Voxel Figure Projections

You are given three positive integers a, b and c representing the areas of the orthogonal projections of a figure F onto the Oxy, Oxz and Oyz planes respectively.

Your task is to construct a figure F consisting of one or more voxels (unit cubes) whose coordinates are given by triples of integers \((x,y,z)\) (each voxel corresponds to the unit cube \([x,x+1]\times[y,y+1]\times[z,z+1]\)). The figure must satisfy:

• The projection of F onto the Oxy plane (i.e. ignoring z) has exactly a unit cells.
• The projection onto the Oxz plane (ignoring y) has exactly b unit cells.
• The projection onto the Oyz plane (ignoring x) has exactly c unit cells.

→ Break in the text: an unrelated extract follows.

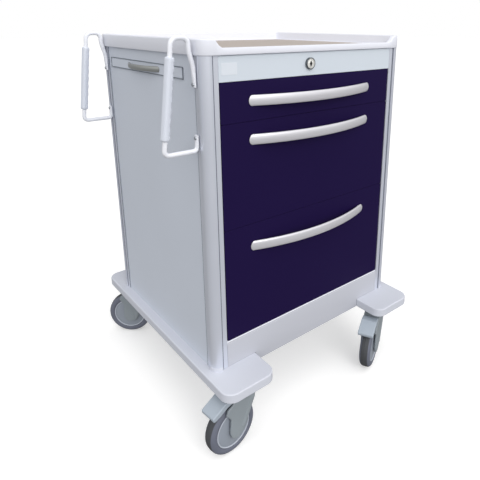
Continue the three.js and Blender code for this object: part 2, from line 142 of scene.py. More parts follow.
MAT = {
    "shell": surface("moulded_white", (229, 231, 240), 0.42, grain=(1400, 0.05), mottle=(7, 0.02),
                     specular=0.3),
    # The base colour below is the shell's white moulding darkened as painted shade, for light falling off
    # near the floor.
    "base": surface("base_moulding_painted_shade", (206, 209, 219), 0.44, grain=(1400, 0.05), mottle=(7, 0.02),
                    specular=0.3),
    "mat_floor": surface("beige_liner", (180, 170, 163), 0.62, grain=(700, 0.12), mottle=(16, 0.05)),
    "panel": surface("powder_grey", (205, 211, 222), 0.5, grain=(1100, 0.10), mottle=(5, 0.03),
                     specular=0.2),
    "post": surface("anodised", (214, 218, 229), 0.34, 0.45, grain=(900, 0.03), mottle=(6, 0.02),
                    stretch=(1, 1, 0.1)),
    # The groove colour below is a dark colour laid in the posts' grooves as painted shade.
    "groove": surface("groove_painted_shade", (98, 102, 118), 0.6, grain=(600, 0.1)),
    # The dark grey below is painted shade in the gaps round the shelf and at the post seams.
    "gap_shade": surface("gap_shade_grey", (126, 134, 144), 0.6, grain=(600, 0.1)),
    "fascia": surface("powder_light", (208, 216, 225), 0.45, grain=(1100, 0.08), mottle=(5, 0.02),
                      specular=0.25),
    # The lower fascia: the fascia's paint darkened as painted shade, for light that falls off lower down.
    "fascia_painted_shade": surface("powder_light_painted_shade", (187, 189, 198), 0.47, grain=(1100, 0.08), mottle=(5, 0.02),
                          specular=0.25),
    "drawer": surface("indigo_paint", (28, 17, 60), 0.5, grain=(1300, 0.05), mottle=(4, 0.05),
                      specular=0.06),
    "pull": surface("satin_silver", (219, 218, 223), 0.36, 0.5, grain=(900, 0.02), rough_span=0.03,
                    stretch=(0.1, 1, 1)),
    "shelf_pull": surface("satin_steel", (166, 168, 166), 0.32, 0.7, grain=(900, 0.02), rough_span=0.03,
                          stretch=(1, 0.1, 1)),
    "zinc": surface("zinc_plate", (176, 180, 186), 0.38, 0.85, grain=(420, 0.08), mottle=(30, 0.08)),
    "box": surface("drawer_grey", (190, 194, 200), 0.5, 0.1, grain=(1000, 0.08), mottle=(8, 0.03)),
    # The bezel's chrome is darkened as painted shade.
    "chrome": surface("polished", (104, 108, 112), 0.2, 1.0, grain=(300, 0.02)),
    "lock_face": surface("lock_face", (236, 236, 232), 0.3, 0.3, grain=(900, 0.05)),
    # The keyway's near-black is painted shade of the keyhole.
    "keyhole_shade": surface("keyway_painted_shade", (22, 22, 24), 0.6, grain=(900, 0.05)),
    "handle": surface("white_enamel", (234, 236, 243), 0.34, grain=(1200, 0.03), mottle=(12, 0.02)),
    "grip": surface("soft_grip", (214, 219, 230), 0.55, grain=(1500, 0.12), mottle=(12, 0.02)),
    "fork": surface("caster_grey", (144, 152, 158), 0.46, grain=(1300, 0.09), mottle=(14, 0.05)),
    "hub": surface("hub_grey", (147, 154, 165), 0.42, grain=(1300, 0.06), mottle=(18, 0.04)),
    # The raised hub ring, made lighter than the hub as a painted highlight.
    "hub_ring_highlight": surface("hub_rim_painted_highlight", (192, 198, 208), 0.38, grain=(1300, 0.05), mottle=(18, 0.04)),
    "tyre": surface("grey_rubber", (104, 108, 122), 0.6, grain=(900, 0.14), mottle=(22, 0.08),
                    rough_span=0.12),
    "tread": surface("tread_rubber", (70, 72, 76), 0.64, grain=(900, 0.2), mottle=(22, 0.10),
                     rough_span=0.12),
    "pedal": surface("pedal_grey", (168, 178, 189), 0.44, grain=(1300, 0.09), mottle=(14, 0.04)),
    "label": surface("label_film", (217, 223, 231), 0.3, grain=(800, 0.02)),
}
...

If such a figure exists, output any valid description of the figure. Otherwise, output -1.

Hint: One strategy is to construct a rectangular box of dimensions \(X\times Y\times Z\), because the projection areas will then be \(X\times Y = a\), \(X\times Z = b\) and \(Y\times Z = c\). Observing that \(X^2 = \frac{a\cdot b}{c}\), a solution exists if and only if \(\frac{a\cdot b}{c}\) is a perfect square and divides a and b appropriately.

inputFormat

The input consists of a single line containing three space-separated positive integers a, b, and c.

outputFormat

If a valid figure exists, first output a line containing an integer n, the number of voxels used. Then output n lines, each containing three integers x, y, and z (0-indexed) describing the position of a voxel.

If no valid figure exists, output a single line with -1.

sample

2 2 1

2
0 0 0
1 0 0